*** Recorded information

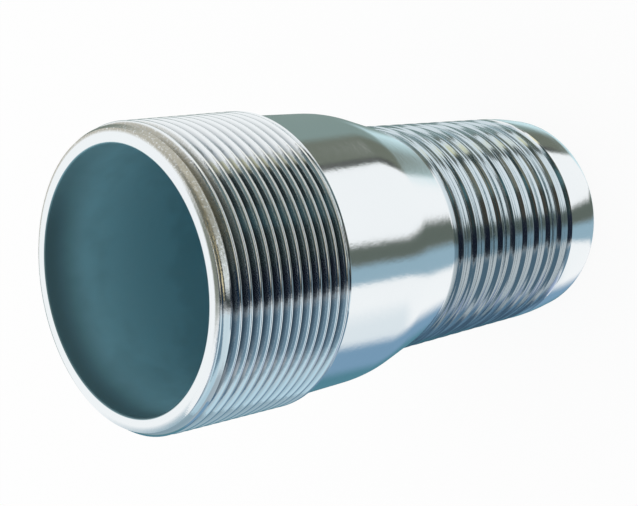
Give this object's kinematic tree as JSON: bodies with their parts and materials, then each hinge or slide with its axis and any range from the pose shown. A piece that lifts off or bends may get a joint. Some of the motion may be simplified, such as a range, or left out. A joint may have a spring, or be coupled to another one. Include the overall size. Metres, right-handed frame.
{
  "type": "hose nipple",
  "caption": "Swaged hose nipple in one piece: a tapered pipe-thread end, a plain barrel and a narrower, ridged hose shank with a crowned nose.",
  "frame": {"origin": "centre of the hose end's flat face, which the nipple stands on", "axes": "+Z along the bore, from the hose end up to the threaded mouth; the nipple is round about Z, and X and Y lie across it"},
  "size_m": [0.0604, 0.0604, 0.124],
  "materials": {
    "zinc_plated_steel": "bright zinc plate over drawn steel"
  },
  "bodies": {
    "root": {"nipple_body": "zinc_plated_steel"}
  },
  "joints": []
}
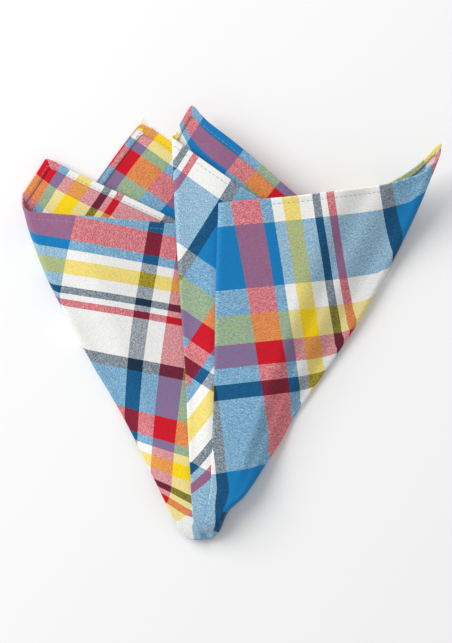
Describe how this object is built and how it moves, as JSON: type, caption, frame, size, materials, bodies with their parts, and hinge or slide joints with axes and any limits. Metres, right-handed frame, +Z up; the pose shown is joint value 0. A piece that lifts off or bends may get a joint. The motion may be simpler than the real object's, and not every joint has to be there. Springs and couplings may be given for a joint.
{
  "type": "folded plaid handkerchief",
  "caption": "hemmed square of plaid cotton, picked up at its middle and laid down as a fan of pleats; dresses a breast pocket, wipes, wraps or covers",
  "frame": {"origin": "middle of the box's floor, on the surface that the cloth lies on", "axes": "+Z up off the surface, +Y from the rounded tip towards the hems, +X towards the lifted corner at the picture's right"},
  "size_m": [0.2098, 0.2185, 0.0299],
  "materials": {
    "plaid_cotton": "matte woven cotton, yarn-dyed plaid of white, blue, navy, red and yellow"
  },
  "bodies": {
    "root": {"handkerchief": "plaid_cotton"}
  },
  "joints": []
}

******

Work required
Reproduce exactly the lines from the one containing "Describe how this" through the last line of the records above, including both, and nothing else.

Exercise output
Describe how this object is built and how it moves, as JSON: type, caption, frame, size, materials, bodies with their parts, and hinge or slide joints with axes and any limits. Metres, right-handed frame, +Z up; the pose shown is joint value 0. A piece that lifts off or bends may get a joint. The motion may be simpler than the real object's, and not every joint has to be there. Springs and couplings may be given for a joint.
{
  "type": "folded plaid handkerchief",
  "caption": "hemmed square of plaid cotton, picked up at its middle and laid down as a fan of pleats; dresses a breast pocket, wipes, wraps or covers",
  "frame": {"origin": "middle of the box's floor, on the surface that the cloth lies on", "axes": "+Z up off the surface, +Y from the rounded tip towards the hems, +X towards the lifted corner at the picture's right"},
  "size_m": [0.2098, 0.2185, 0.0299],
  "materials": {
    "plaid_cotton": "matte woven cotton, yarn-dyed plaid of white, blue, navy, red and yellow"
  },
  "bodies": {
    "root": {"handkerchief": "plaid_cotton"}
  },
  "joints": []
}